JAMESTOWN, Va. (AP) — Scientists have said they hope to dig beneath the floors of two ancient churches in England for DNA that could help them determine whether remains found at Jamestown belong to one of its major founders.

Researchers from the Association for the Preservation of Virginia Antiquities excavated the site of a 400-year-old fort at Jamestown, and think a skeleton discovered there was that of Capt. Bartholomew Gosnold.

The association wants to obtain genetic samples of Gosnold’s sister and niece, who were buried in two churches in Suffolk, England. The Church of England, which owns the sites, has agreed to allow a ground radar survey of the graves.

“The ground radar survey is just the first step,” said James Halsall, a spokesman for the Diocese of St. Edmundsbury and Ipswich.

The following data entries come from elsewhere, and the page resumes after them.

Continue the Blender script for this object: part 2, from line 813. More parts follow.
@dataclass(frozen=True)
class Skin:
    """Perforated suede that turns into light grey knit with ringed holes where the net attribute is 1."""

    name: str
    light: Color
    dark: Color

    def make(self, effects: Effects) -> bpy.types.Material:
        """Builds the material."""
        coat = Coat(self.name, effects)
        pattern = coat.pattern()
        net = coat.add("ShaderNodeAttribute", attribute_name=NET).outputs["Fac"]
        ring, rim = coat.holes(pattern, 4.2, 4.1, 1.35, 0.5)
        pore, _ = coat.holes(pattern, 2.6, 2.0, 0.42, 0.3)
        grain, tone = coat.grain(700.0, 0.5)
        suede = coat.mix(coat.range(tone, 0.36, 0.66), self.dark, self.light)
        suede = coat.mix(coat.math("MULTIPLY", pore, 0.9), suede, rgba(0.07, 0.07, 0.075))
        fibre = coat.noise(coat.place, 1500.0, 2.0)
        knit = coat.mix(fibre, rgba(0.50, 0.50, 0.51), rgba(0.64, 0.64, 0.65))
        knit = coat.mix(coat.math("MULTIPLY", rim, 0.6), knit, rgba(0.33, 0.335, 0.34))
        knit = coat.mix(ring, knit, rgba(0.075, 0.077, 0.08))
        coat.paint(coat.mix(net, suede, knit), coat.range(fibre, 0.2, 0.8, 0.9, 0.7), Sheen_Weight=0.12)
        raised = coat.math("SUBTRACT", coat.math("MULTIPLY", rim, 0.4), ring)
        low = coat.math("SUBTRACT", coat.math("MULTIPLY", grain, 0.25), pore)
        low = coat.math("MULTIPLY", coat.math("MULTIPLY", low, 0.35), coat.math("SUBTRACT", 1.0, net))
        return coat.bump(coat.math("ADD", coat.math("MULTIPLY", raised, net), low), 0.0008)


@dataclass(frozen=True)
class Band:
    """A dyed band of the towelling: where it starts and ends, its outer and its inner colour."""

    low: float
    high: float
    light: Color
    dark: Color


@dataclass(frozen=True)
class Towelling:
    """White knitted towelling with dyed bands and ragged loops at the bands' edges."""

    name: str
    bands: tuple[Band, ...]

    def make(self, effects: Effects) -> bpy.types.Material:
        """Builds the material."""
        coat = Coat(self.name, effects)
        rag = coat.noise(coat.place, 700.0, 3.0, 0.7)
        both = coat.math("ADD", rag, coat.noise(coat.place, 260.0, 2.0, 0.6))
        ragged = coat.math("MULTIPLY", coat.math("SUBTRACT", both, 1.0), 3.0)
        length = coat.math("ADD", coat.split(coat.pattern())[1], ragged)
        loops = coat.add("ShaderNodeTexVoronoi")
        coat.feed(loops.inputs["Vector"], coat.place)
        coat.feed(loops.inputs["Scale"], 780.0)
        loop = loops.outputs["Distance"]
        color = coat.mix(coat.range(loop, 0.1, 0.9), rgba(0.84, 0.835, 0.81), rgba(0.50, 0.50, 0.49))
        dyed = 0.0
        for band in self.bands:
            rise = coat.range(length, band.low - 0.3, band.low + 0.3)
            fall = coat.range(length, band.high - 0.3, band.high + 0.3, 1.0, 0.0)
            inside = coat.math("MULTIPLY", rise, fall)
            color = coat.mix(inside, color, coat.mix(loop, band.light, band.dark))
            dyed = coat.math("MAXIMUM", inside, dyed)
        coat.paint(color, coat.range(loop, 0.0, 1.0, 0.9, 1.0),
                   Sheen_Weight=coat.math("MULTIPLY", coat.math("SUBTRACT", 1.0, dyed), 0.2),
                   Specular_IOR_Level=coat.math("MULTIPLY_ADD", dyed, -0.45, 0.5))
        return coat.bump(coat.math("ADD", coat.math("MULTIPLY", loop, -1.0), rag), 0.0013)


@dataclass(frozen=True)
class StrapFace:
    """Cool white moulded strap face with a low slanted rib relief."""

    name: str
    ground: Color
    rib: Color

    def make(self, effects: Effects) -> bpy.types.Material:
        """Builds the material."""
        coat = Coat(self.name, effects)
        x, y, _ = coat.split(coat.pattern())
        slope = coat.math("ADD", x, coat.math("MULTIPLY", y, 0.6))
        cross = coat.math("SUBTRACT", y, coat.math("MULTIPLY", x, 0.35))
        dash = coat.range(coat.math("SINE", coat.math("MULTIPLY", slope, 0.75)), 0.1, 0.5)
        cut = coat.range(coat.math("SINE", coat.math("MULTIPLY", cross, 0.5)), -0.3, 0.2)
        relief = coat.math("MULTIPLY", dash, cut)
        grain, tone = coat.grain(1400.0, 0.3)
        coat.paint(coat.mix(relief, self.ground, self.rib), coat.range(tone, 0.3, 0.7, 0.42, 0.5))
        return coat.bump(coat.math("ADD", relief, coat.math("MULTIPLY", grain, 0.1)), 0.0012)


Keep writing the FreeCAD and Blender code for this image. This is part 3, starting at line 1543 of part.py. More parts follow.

Several legal and procedural issues must be addressed before digging can start, he said.

Researchers hope to find the women’s graves, take small portions of teeth or bone and see whether DNA from the samples match DNA from the Jamestown skeleton, which was unearthed in early 2003.

“If this is Gosnold, then we’ve found the ‘lost-to-history’ burial of one of the most influential and moving spirits behind English-American colonization,” said William Kelso, archaeology director of the antiquities association.

Although Gosnold is largely unrecognized historically, the captain now is considered a primary organizer and leader of the expedition that led to Jamestown’s founding in 1607 as the first permanent English settlement in North America.

His role apparently was overlooked because he became ill and died at age 35 after arriving in Virginia.

“He should get all the credit” for the Jamestown expedition, Mr. Kelso said. “Unfortunately, he died too early.”

Documents indicate that Gosnold was buried with great ceremony, but the lasting history of the settlement was based on written accounts by other settlers, notably Capt. John Smith.

Gosnold, a former privateer and adventurer who discovered and named Massachusetts’ Cape Cod and Martha’s Vineyard in 1602, was captain of the Godspeed, one of the three ships that carried Jamestown’s settlers from England.

The peek beneath the church floors with radar is the first step in a process of receiving church permission to excavate.

Diocese officials said a panel established by the church to protect the heritage of its historic buildings will consider the survey’s results. Another church official ultimately must approve the work and issue permits before any digging can start.